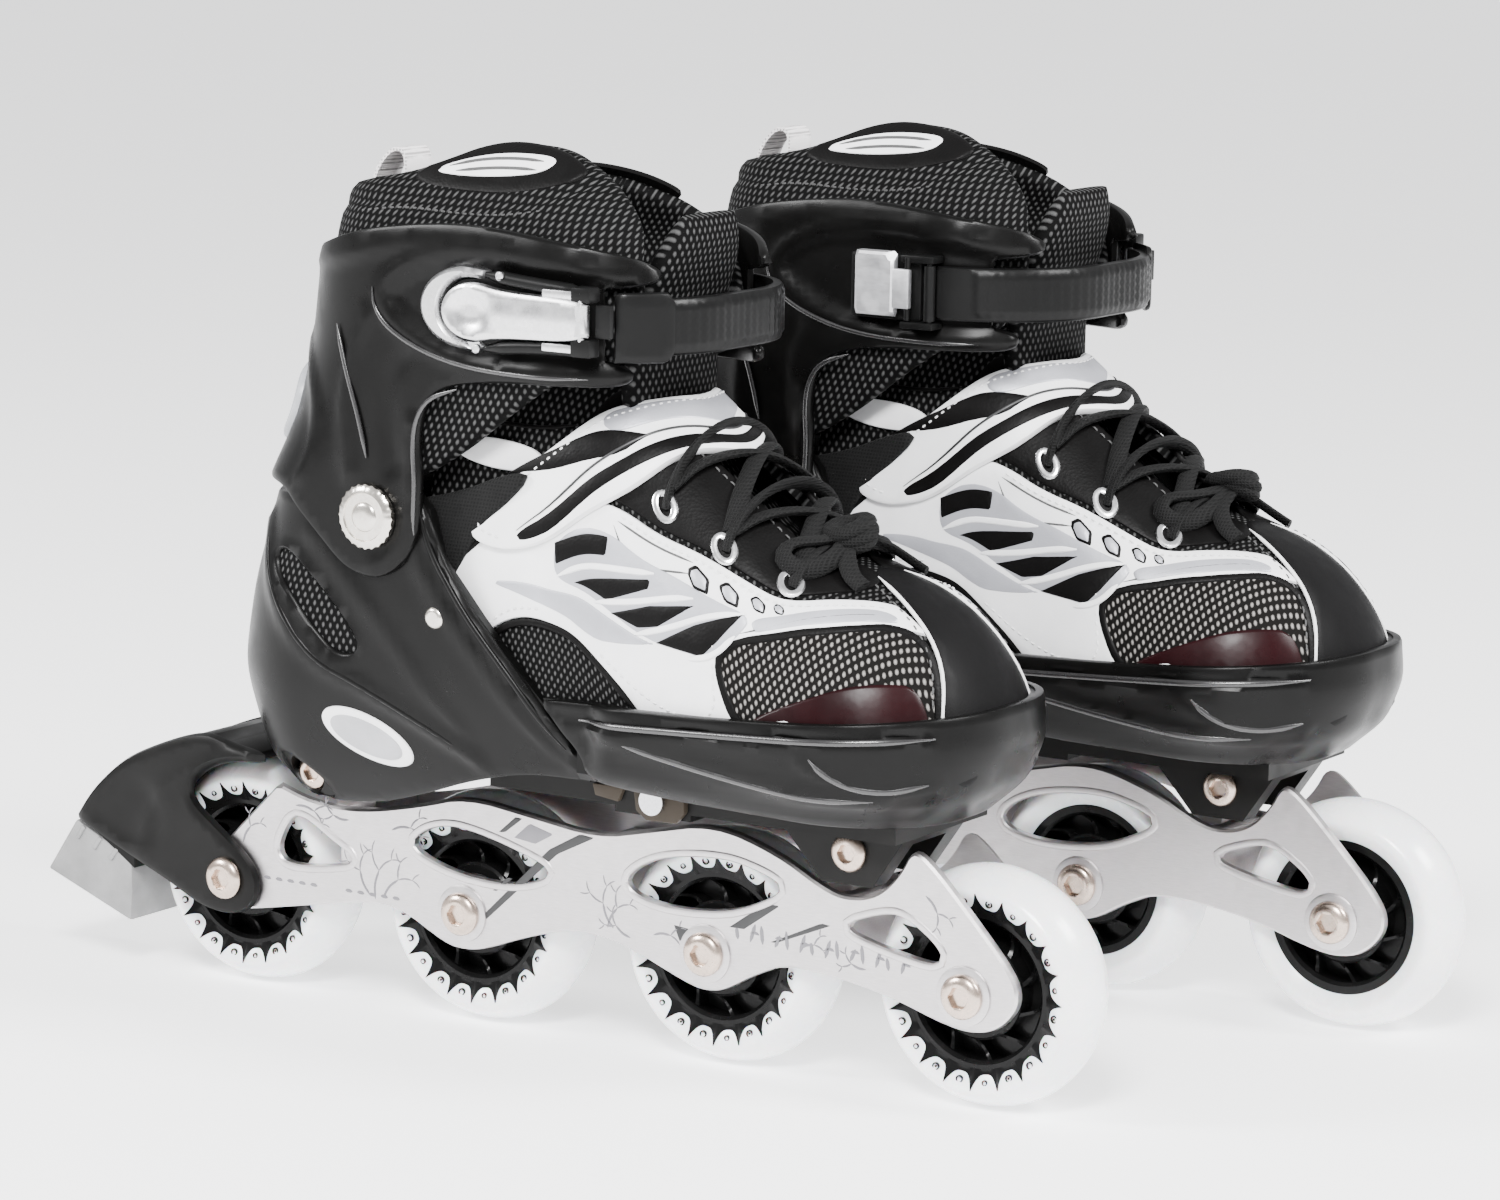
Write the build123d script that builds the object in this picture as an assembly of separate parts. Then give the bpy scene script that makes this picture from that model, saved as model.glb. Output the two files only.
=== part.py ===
from build123d import *
import os
from math import cos, pi, sin

# A pair of size-adjustable inline skates: a right skate with a heel brake and a
# mirrored left skate without one. Each skate is drawn in its own frame, in
# millimetres: x = 0 at the rear axle, +X to the toe, +Z up, z = 0 on the ground,
# and the outer (lateral) side of the foot at -Y. place() then sets it in the pair.

# --- driving dimensions ---
WHEEL_R = 35.0
WHEEL_WIDTH = 24.0
WHEEL_PITCH = 86.0
CORE_R = 23.3
CORE_WIDTH = 20.0
BEARING_R = 11.0
BEARING_WIDTH = 7.0
AXLE_R = 4.0
RUNNING = 0.05          # radial clearance of a running fit
GAP = 0.3               # clearance between neighbouring pieces

PLATE_INNER = 14.5      # half width between the frame's side plates
PLATE_OUTER = 17.0
BOSS_R = 10.0
BRAKE_OUTER = 21.0      # outer face of the brake arm's cheeks

SHELL_WALL = 3.0
CUFF_WALL = 3.1
CUFF_HALF = 46.5
HEEL_HALF = 43.0
UPPER_WALL = 4.0
PIVOT = (72.8, 157.0)   # cuff pivot in side view (x, z)
RIVET_R = 4.0

SKATE_PITCH = 144.0     # distance between the two skates' middle planes
LEFT_AHEAD = 44.0       # the left skate stands this far ahead of the right one
REAR_END = -72.0        # the brake pad's back, in the right skate's own frame

FRONT_WHEEL = 3 * WHEEL_PITCH
FRONT_END = FRONT_WHEEL + WHEEL_R + LEFT_AHEAD
MIDDLE_X = (REAR_END + FRONT_END) / 2
AXLES = [i * WHEEL_PITCH for i in range(4)]
WIDE = 80.0             # half width of a cutting prism that passes every side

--

Stated problem: Starting at the first line of the data above, please restate word for word every line up to and including the one that holds "from math import cos, pi, sin", and add nothing else.

Solution:
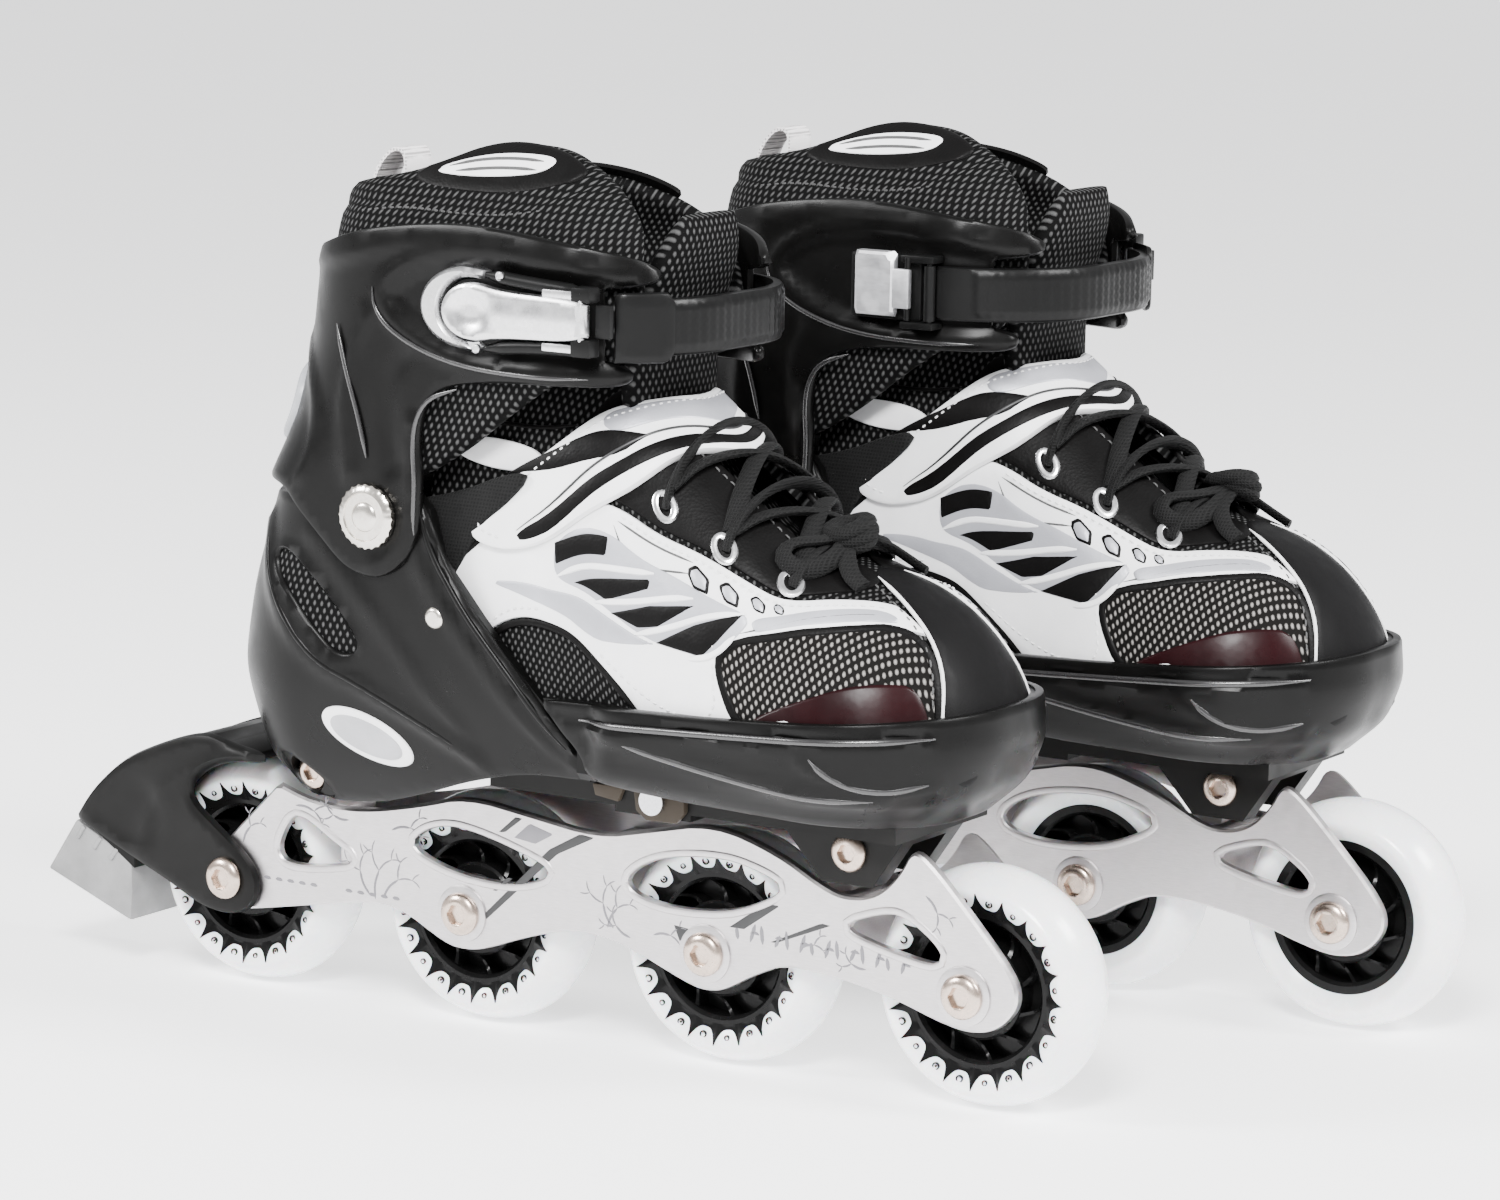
Write the build123d script that builds the object in this picture as an assembly of separate parts. Then give the bpy scene script that makes this picture from that model, saved as model.glb. Output the two files only.
=== part.py ===
from build123d import *
import os
from math import cos, pi, sin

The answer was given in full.